- **Stated task**:
Select every line containing the word "joints" from the material, and copy those lines.

--- start of Supplied information ---

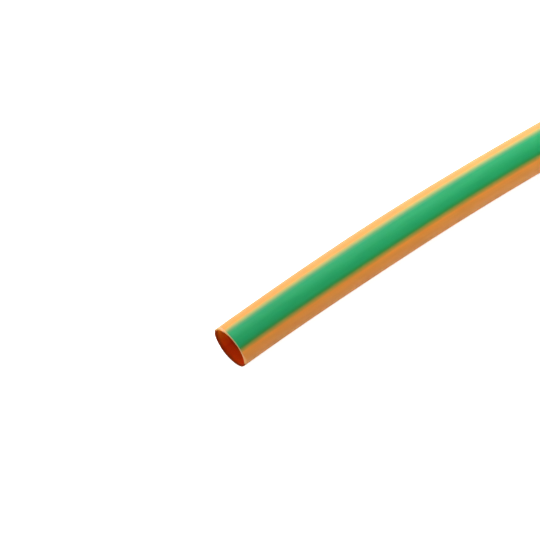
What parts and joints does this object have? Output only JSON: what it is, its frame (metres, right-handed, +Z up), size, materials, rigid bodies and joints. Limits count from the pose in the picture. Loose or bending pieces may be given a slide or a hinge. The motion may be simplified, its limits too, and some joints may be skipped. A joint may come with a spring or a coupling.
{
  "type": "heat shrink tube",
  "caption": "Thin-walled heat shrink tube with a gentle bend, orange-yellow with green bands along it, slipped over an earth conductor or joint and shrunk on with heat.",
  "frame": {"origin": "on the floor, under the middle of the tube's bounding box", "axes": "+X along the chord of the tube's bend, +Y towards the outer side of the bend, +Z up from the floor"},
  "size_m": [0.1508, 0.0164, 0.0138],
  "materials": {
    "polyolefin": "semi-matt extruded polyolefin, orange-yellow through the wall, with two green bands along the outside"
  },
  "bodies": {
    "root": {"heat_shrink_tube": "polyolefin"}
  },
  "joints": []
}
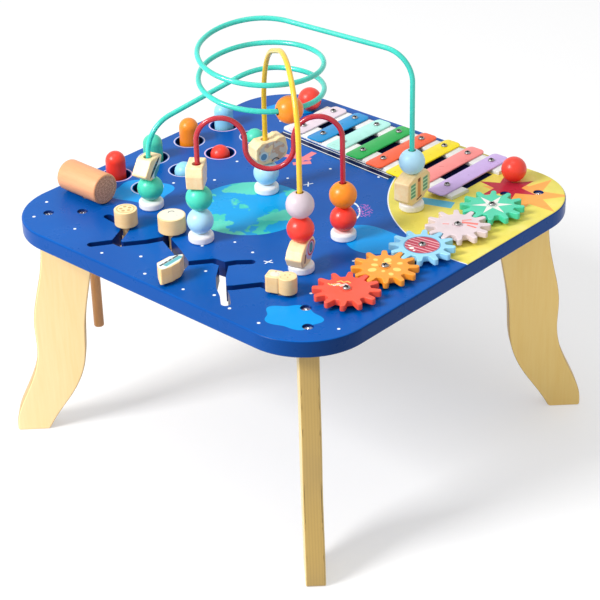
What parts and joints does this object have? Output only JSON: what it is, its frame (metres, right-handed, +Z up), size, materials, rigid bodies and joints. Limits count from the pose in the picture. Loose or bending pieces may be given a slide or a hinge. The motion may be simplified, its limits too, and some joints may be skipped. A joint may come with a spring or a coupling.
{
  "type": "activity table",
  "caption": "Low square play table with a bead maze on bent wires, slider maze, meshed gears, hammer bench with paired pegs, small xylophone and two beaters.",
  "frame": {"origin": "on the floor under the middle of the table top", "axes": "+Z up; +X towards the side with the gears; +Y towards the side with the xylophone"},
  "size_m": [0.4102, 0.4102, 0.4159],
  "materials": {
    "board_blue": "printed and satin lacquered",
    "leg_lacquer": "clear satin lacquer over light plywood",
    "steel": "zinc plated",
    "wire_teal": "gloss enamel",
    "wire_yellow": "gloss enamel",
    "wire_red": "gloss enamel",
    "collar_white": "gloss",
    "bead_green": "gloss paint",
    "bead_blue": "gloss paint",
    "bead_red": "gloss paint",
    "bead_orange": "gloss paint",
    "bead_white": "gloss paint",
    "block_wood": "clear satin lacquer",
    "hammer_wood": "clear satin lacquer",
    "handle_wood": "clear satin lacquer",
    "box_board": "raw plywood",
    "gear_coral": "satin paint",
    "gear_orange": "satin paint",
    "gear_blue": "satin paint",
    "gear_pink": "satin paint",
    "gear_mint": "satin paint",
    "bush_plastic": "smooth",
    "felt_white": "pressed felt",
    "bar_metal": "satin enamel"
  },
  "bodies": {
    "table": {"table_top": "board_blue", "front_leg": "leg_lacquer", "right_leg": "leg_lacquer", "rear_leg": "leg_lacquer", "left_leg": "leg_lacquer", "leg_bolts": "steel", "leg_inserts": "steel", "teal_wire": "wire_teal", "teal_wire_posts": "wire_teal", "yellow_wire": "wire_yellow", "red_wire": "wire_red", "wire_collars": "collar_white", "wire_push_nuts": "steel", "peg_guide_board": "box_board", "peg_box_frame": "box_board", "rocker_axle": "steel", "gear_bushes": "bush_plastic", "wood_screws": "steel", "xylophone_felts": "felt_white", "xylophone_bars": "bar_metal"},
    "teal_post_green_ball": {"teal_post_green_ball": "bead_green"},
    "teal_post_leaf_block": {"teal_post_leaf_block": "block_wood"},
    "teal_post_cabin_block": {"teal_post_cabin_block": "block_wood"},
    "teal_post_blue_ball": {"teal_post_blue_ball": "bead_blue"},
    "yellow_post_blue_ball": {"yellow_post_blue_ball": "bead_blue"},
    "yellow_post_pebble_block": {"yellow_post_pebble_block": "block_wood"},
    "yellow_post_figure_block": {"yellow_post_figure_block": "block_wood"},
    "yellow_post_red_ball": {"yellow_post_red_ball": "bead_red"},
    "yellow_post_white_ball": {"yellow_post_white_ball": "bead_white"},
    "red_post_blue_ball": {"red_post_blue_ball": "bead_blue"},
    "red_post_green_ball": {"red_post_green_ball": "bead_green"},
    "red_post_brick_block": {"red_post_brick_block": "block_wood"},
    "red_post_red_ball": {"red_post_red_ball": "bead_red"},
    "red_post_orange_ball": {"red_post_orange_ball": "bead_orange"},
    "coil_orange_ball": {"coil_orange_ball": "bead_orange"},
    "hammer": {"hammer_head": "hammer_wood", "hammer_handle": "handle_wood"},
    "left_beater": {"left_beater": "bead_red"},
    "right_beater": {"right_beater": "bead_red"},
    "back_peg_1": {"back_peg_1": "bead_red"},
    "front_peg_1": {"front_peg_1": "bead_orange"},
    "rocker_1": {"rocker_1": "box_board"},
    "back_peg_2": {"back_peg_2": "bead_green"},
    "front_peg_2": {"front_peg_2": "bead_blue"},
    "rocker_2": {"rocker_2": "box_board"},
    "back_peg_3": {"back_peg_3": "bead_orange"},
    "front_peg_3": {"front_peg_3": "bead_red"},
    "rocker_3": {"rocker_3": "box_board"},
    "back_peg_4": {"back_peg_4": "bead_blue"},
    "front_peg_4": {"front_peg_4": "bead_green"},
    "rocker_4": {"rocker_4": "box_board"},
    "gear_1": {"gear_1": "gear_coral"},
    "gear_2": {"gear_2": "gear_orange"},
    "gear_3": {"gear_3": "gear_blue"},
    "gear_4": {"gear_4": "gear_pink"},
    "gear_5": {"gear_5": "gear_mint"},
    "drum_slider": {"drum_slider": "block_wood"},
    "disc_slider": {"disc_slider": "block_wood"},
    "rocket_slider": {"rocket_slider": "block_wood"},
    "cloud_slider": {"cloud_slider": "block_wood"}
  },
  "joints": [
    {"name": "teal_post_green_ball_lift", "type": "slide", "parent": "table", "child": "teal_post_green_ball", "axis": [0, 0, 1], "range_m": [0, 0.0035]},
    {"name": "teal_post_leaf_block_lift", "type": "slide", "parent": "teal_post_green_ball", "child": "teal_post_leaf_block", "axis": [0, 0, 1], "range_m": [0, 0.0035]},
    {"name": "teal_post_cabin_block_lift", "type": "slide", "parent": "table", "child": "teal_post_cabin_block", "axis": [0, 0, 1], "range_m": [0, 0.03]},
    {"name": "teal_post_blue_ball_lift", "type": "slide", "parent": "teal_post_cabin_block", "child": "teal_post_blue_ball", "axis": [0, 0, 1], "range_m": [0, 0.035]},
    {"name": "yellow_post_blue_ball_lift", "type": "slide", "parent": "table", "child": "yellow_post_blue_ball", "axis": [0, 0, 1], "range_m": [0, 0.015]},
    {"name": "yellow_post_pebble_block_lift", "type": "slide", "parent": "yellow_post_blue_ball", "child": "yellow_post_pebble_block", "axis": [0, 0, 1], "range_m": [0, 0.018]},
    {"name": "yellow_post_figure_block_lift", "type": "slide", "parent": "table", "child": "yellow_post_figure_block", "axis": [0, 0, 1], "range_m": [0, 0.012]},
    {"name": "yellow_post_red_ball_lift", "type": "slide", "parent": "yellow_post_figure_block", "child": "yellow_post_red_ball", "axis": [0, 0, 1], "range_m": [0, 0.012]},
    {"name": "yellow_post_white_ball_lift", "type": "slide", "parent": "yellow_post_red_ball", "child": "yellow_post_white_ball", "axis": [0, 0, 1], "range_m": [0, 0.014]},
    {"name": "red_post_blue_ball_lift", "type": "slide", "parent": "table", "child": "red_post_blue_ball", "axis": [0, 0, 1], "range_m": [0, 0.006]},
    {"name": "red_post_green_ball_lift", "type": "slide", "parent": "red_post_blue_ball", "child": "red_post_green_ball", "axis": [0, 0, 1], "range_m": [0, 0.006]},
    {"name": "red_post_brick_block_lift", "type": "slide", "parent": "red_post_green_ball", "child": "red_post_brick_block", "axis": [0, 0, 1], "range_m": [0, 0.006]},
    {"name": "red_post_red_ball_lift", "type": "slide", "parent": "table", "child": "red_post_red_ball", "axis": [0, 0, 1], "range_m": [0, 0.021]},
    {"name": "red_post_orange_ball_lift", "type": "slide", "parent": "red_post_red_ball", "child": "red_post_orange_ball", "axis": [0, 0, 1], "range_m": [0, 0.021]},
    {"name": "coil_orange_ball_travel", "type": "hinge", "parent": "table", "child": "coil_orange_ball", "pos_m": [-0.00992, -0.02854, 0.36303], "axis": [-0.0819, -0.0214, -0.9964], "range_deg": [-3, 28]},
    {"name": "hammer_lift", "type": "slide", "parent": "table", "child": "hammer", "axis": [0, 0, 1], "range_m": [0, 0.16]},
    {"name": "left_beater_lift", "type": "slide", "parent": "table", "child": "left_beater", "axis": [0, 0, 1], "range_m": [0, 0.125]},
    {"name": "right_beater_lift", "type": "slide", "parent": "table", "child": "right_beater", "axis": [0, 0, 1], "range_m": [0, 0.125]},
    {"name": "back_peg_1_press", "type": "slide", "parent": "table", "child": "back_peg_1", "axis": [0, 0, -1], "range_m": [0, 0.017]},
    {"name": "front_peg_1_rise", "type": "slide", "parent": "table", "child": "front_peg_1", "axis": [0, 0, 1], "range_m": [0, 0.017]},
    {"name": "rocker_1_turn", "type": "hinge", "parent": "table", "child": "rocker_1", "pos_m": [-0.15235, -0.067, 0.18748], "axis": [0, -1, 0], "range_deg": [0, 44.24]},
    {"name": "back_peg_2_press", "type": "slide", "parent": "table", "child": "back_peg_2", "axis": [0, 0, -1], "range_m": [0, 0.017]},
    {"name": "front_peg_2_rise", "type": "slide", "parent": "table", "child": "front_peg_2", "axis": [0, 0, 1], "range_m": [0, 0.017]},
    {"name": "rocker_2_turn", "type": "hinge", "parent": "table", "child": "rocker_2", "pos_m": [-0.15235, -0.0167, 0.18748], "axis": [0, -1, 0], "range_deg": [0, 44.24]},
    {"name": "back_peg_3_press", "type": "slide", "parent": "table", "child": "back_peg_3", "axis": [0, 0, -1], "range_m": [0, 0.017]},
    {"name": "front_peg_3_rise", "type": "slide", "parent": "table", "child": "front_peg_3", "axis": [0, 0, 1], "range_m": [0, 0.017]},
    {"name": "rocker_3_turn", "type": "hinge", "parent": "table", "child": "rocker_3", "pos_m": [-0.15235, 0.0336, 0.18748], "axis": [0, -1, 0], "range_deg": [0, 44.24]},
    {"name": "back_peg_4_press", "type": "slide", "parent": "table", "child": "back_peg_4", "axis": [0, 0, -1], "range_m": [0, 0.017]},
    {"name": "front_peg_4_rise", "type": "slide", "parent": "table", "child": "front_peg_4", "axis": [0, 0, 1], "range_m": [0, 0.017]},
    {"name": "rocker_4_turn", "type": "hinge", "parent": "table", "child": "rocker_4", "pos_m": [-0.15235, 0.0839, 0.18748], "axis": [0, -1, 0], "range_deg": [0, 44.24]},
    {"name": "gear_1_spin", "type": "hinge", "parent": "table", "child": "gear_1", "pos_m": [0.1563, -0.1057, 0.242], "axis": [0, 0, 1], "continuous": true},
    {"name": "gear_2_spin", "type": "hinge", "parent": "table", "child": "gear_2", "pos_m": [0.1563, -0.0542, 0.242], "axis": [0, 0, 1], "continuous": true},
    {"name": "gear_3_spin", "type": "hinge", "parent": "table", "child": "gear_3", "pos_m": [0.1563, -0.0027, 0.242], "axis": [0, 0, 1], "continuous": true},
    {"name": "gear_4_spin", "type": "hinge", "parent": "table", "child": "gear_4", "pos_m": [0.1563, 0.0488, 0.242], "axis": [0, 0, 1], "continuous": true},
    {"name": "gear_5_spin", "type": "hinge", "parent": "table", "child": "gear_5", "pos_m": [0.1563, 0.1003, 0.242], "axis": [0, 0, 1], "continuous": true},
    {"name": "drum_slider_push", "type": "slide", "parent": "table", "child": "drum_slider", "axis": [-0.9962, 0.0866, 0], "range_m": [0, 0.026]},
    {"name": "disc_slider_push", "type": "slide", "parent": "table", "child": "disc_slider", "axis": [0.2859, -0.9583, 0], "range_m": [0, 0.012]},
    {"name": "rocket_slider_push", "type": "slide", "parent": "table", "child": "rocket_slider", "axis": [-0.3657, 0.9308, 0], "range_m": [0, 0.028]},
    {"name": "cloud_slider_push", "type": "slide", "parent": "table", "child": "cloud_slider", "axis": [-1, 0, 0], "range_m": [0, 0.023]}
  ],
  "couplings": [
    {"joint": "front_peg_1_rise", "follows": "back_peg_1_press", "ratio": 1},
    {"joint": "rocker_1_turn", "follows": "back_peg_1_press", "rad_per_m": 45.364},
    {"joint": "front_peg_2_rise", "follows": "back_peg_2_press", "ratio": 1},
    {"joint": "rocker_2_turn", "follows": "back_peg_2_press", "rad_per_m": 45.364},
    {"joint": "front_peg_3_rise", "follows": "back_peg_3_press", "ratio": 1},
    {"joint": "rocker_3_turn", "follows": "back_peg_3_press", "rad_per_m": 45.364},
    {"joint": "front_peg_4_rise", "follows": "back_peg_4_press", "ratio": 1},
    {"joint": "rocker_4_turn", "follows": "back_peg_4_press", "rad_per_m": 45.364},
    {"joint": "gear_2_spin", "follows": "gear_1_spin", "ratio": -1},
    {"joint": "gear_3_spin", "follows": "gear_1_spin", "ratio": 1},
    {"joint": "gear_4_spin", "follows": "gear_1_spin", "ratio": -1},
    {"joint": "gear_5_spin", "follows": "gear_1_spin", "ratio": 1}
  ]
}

--- end of Supplied information ---

- **Solution**:
What parts and joints does this object have? Output only JSON: what it is, its frame (metres, right-handed, +Z up), size, materials, rigid bodies and joints. Limits count from the pose in the picture. Loose or bending pieces may be given a slide or a hinge. The motion may be simplified, its limits too, and some joints may be skipped. A joint may come with a spring or a coupling.
  "joints": []
What parts and joints does this object have? Output only JSON: what it is, its frame (metres, right-handed, +Z up), size, materials, rigid bodies and joints. Limits count from the pose in the picture. Loose or bending pieces may be given a slide or a hinge. The motion may be simplified, its limits too, and some joints may be skipped. A joint may come with a spring or a coupling.
  "joints": [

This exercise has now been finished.